Finding the area of a triangle in two-space.

I know how to find the area of a triangle in three-space, say ABC: First I would find $\displaystyle \vec{AB}$ and then $\displaystyle \vec{AC}$ and then use the formula for the area of a parallelogram:

$\displaystyle A = {\vec{AB} \times \vec{AC}$

Finding the magnitude of that and dividing it by two (since the area of a triangle is half that of the area of a parallelogram), I would find the area of the triangle ABC.

But, how would I find the area of a triangle that does not have a Z component (is in two-space)? For example: Find the area of the triangle with vertices of (1, -2), (-1, 3), (2, 4). Since this is in two-space, I can't take the cross product of any two of these vectors to find the area. According to my book, the area of this triangle is $\displaystyle \frac{17}{2}$ and I have no idea how they computed that. Any help? I would appreciate learning a systematic approach to solving the areas of a triangle in two-space. Thanks in advance.

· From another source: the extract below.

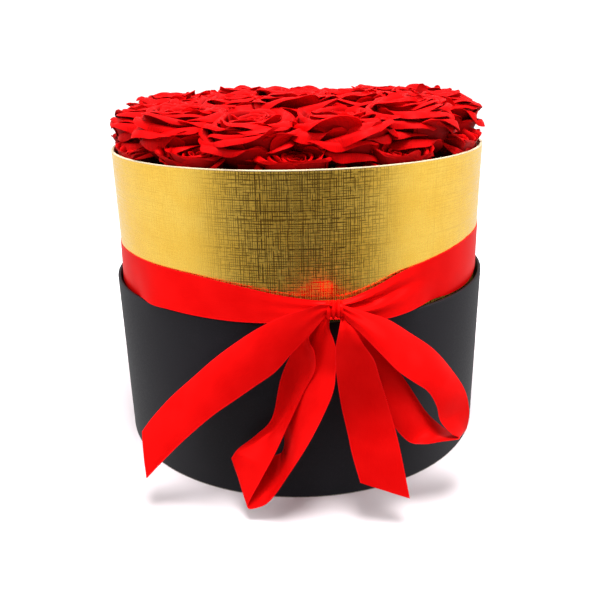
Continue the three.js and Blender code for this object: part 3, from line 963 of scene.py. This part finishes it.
def make_world():
    """White all round; reflections see a dark patch in front, as of a room behind the camera."""
    w = WorldNodes()
    # Directions: y is -1 straight in front of the box, z is 1 overhead and -1 below
    _, y, z = w.axes(w.add("ShaderNodeTexCoord").outputs["Generated"])
    rays = w.add("ShaderNodeLightPath").outputs
    in_front = w.span(y, -0.30, -0.90)
    at_eye_level = w.maths("MULTIPLY", w.span(z, 0.6, 0.2), w.span(z, -0.92, -0.65))
    room = w.background(0.085, rgb(1.0, 0.85, 0.95))
    mirrored = w.mix(w.maths("MULTIPLY", in_front, at_eye_level), w.background(1.0), room)
    sky = w.span(z, -0.1, 0.95, 0.34, 1.85)
    diffuse = w.background(w.maths("MULTIPLY", sky, w.span(y, -0.1, -0.95, 1.0, 0.10)))
    light = w.mix(rays["Is Glossy Ray"], diffuse, mirrored)
    surface = w.mix(rays["Is Camera Ray"], light, w.background(1.3))
    w.add("ShaderNodeOutputWorld", {"Surface": surface})


def make_floor(radius=40):
    """A plain pale floor, with a pinkish painted shade round the box. It isn't mirrored in the foil or the
    black paper.
    """
    bpy.ops.mesh.primitive_circle_add(vertices=128, radius=radius, fill_type="NGON")
    floor = bpy.context.object
    floor.name = "stage_floor"
    m = Nodes("stage_floor")
    seen = m.add("ShaderNodeLightPath").outputs["Is Camera Ray"]
    away = m.add("ShaderNodeVectorMath", {0: m.place()}, operation="LENGTH").outputs["Value"]
    # Painted shade: the floor that the camera sees is darker and pinker near the box.
    painted_shade_floor = m.blend(m.span(away, 0.15, 0.55), rgb(0.70, 0.64, 0.66), rgb(0.95, 0.93, 0.94))
    m.colour(m.blend(seen, rgb(0.42, 0.39, 0.40), painted_shade_floor))
    m.roughness(0.9)
    m.set(Specular_IOR_Level=0.1)
    floor.data.materials.append(m.material)
    floor.visible_glossy = False


LIGHT_SIZE = 0.6
LIGHT_TARGET = Vector((0, 0, 0.1))
LIGHTS = [("top", (0.05, -0.35, 1.5), 27), ("left", (-1.2, -0.5, 0.8), 6), ("right", (1.2, -0.5, 0.8), 6)]


def make_lights():
    """Soft round lights above the box and to its left and right, with their power in watts."""
    for name, place, power in LIGHTS:
        light = bpy.data.lights.new(name, "AREA")
        light.shape = "DISK"
        light.size = LIGHT_SIZE
        light.energy = power
        made = bpy.data.objects.new(name, light)
        made.location = place
        made.rotation_euler = (LIGHT_TARGET - Vector(place)).to_track_quat("-Z", "Y").to_euler()
        bpy.context.scene.collection.objects.link(made)


CAMERA_PLACE = (0, -0.4699, 0.2527)
CAMERA_PITCH, CAMERA_ROLL = math.radians(20.22), math.radians(-1.204)
CAMERA_SENSOR, CAMERA_LENS = 36, 41.35  # mm


def make_camera():
    """The photograph's angle of view: from in front, looking down a little, with a slight roll."""
    data = bpy.data.cameras.new("camera")
    data.sensor_width = CAMERA_SENSOR
    data.lens = CAMERA_LENS
    data.clip_start = 0.01
    camera = bpy.data.objects.new("camera", data)
    forward = Vector((0, math.cos(CAMERA_PITCH), -math.sin(CAMERA_PITCH)))
    right = Vector((1, 0, 0))
    up = right.cross(forward)
    x_axis = math.cos(CAMERA_ROLL) * right + math.sin(CAMERA_ROLL) * up
    y_axis = -math.sin(CAMERA_ROLL) * right + math.cos(CAMERA_ROLL) * up
    turned = Matrix((x_axis, y_axis, -forward)).transposed().to_4x4()
    camera.matrix_world = Matrix.Translation(CAMERA_PLACE) @ turned
    bpy.context.scene.collection.objects.link(camera)
    bpy.context.scene.camera = camera
    bpy.context.scene.view_settings.view_transform = "Standard"


make_camera()
make_world()
make_floor()
make_lights()
make_base_tube()
make_collar_tube()
make_ribbon()
make_roses()
make_foam()
make_base_floor()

Re: Finding the area of a triangle in two-space.

Why can't you add z=0 to all of them?

Re: Finding the area of a triangle in two-space.

Quote:

Originally Posted by

**TKHunny** Why can't you add z=0 to all of them?

I did just that:

A(1, -2, 0), B(-1, 3, 0), and C(2, 4, 0)

$\displaystyle \vec{AB} = (-1, 3, 0) - (1, -2, 0) = (-2, 5, 0)$

$\displaystyle \vec{AC} = (2, 4, 0) - (1, -2, 0) = (1, 6, 0)$

The cross product of these two direction vectors:

$\displaystyle \vec{AB} \times \vec{AC} = (0, 0, -18) $

Now to find the magnitude of the normal:

$\displaystyle |\vec{AB} \times \vec{AC}| = \sqrt{(0)^{2}+(0)^{2}+(-18)^{2}$

$\displaystyle |\vec{AB} \times \vec{AC}| = 18$

Since this is only the area of the parallelogram and the area of the triangle is half of that:

$\displaystyle A = \frac{18}{2} = 9$ square units.

But in my textbook, the area of the triangle is $\displaystyle \frac{17}{2}$ or 8.5. So, did I compute the area incorrectly?

Re: Finding the area of a triangle in two-space.

Check the calculations. How did you get -18?

-2*6 - 1*5 = ?

Re: Finding the area of a triangle in two-space.

Quote:

Originally Posted by

**sa-ri-ga-ma** Check the calculations. How did you get -18?

-2*6 - 1*5 = ?

Minor mistake of mine, thanks for catching it. I usually use the dot product to confirm I computed the cross product correctly, but since z = 0 for all z, I foolishly assumed it was correct even though I was off.

Many thanks to TKHunny for giving me an invaluable tool to calculating problems like these.